There is no need for major overhauls or oiling of mechanical parts with quartz watches. In contrast, servicing an automatic watch can be costly due to the complexity involved in disassembling the movement and replacing any broken mechanical components.

It usually requires taking the timepiece to a professional watchmaker who will carefully examine and service the watch. Even for watch enthusiasts like myself, the most complex service I have performed on my own timepieces is to remove the case back and regulate my watches by adjusting the regulation screw or pin.

Watch Variety

This is a category where automatic watches excel over quartz watches, particularly due to the longer history of automatic watch production compared to the introduction of quartz watches in 1969. Automatic watches offer a greater variety of options, as mentioned earlier. 

However, it’s important to note that they are also in higher demand, especially when it comes to “hype” watches and models from renowned brands such as Patek Philippe, Rolex, and Audemars Piguet. This popularity can be a double-edged sword for luxury watch brands, as it creates both opportunities and challenges in meeting the demand for their coveted timepieces.

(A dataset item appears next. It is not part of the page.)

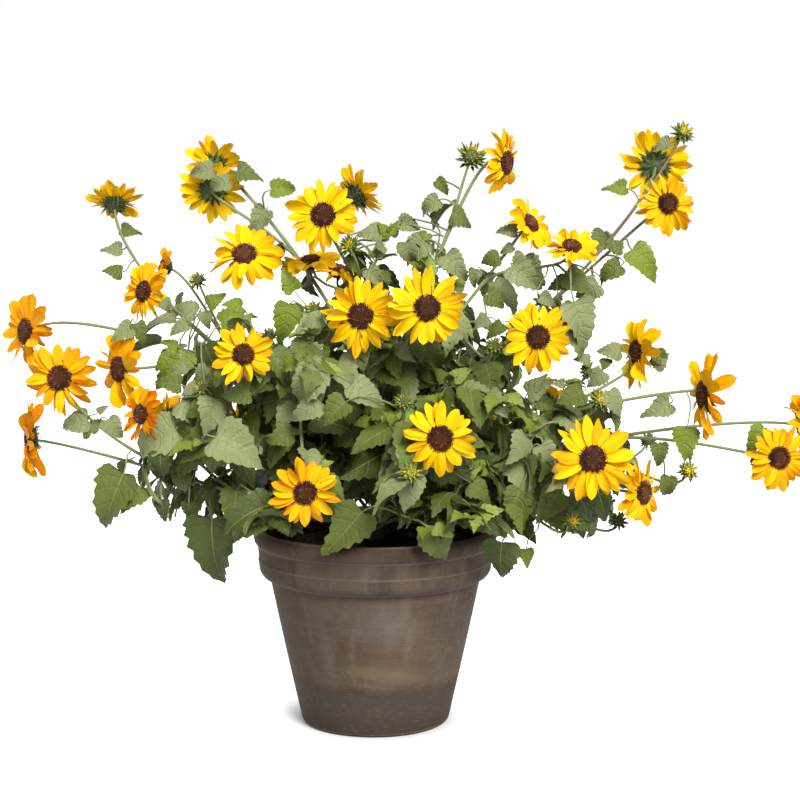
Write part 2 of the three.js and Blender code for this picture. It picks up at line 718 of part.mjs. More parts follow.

In conclusion, quartz and automatic watches each have their own set of advantages and disadvantages. Quartz watches are known for their superior accuracy, while automatic watches often exhibit a higher level of craftsmanship. However, comparing the inner workings of quartz and automatic watches is akin to comparing apples and oranges.

Rather than favoring one type over the other, it is important to appreciate the diverse range of watches available to us as consumers. As a fellow watch collector, I welcome the growth of the watch community, whether it is driven by the popularity of automatic or quartz watches.

Alternatively, we could delve into the realm of Seiko’s Spring Drive movement watches, but that discussion can be saved for another time.